Nothing about the film is the same as the TV series, save for its main premise of sending cops with youthful appearances undercover in high schools and colleges to infiltrate drug trafficking and gangs.
Furthermore, the ‘21 Jump Street’ TV series featured a squad of undercover cops while only two were involved in the film. Schmidt (Hill) and Jenko (Tatum) are former classmates who meet again at police academy. They graduate together as partners, but are assigned to park patrol, and eventually, reassigned to the revived specialty division on 21 Jump Street. They are then tasked with a mission to go back to their alma mater to stop a new synthetic drug from spreading to other campuses by finding the supplier.
‘Dark Shadows’ (2012)
Despite being based on the gothic horror soap opera of the same name, Tim Burton's ‘Dark Shadows’ did not get to enjoy same cult following that the original did, despite the solid performances and Burton’s distinct visual style.
The protagonist of the film, vampire Barnabas Collins, only made his appearance a year after the television show's run, while in the film he appeared 15 minutes after.
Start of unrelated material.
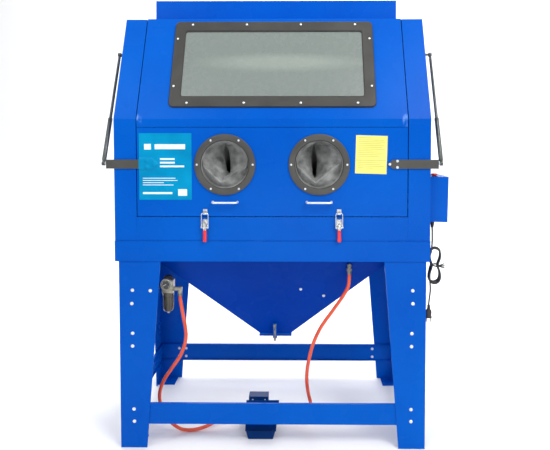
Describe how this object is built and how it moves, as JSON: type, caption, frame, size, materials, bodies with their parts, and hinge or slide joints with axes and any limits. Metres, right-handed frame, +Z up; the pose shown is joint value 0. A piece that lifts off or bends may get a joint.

This demonstrated that Burton's ‘Dark Shadows’ had tried to condense most of the original's major story plots into its two-hour reel.
‘The Three Stooges’ (2012)
Although not the greatest vaudeville and comedy act of all time, ‘The Three Stooges’ have clearly established themselves as pop culture icons.
Best known for their numerous short films that deal with physical comedy and slapstick, ‘The Three Stooges’ comprise Moe, Larry, and Curly. The Farrelly brothers' slapstick comedy film is a much longer tale of the stooges, but otherwise still divided into different acts.
The film places them in a modern setting where the trio is shown as orphans, who lived in the Sisters of Mercy Orphanage till they are 25. When they get wind that the orphanage will be shutting down unless they can come up with $830,000 in 30 days, the trio volunteers to go out and try raising the money somehow.
The film then follow the trio attempting to earn the money needed like helping a woman kill her husband so she can be with her lover and inherit his considerable fortune and being a cast member for ‘Jersey Shore’.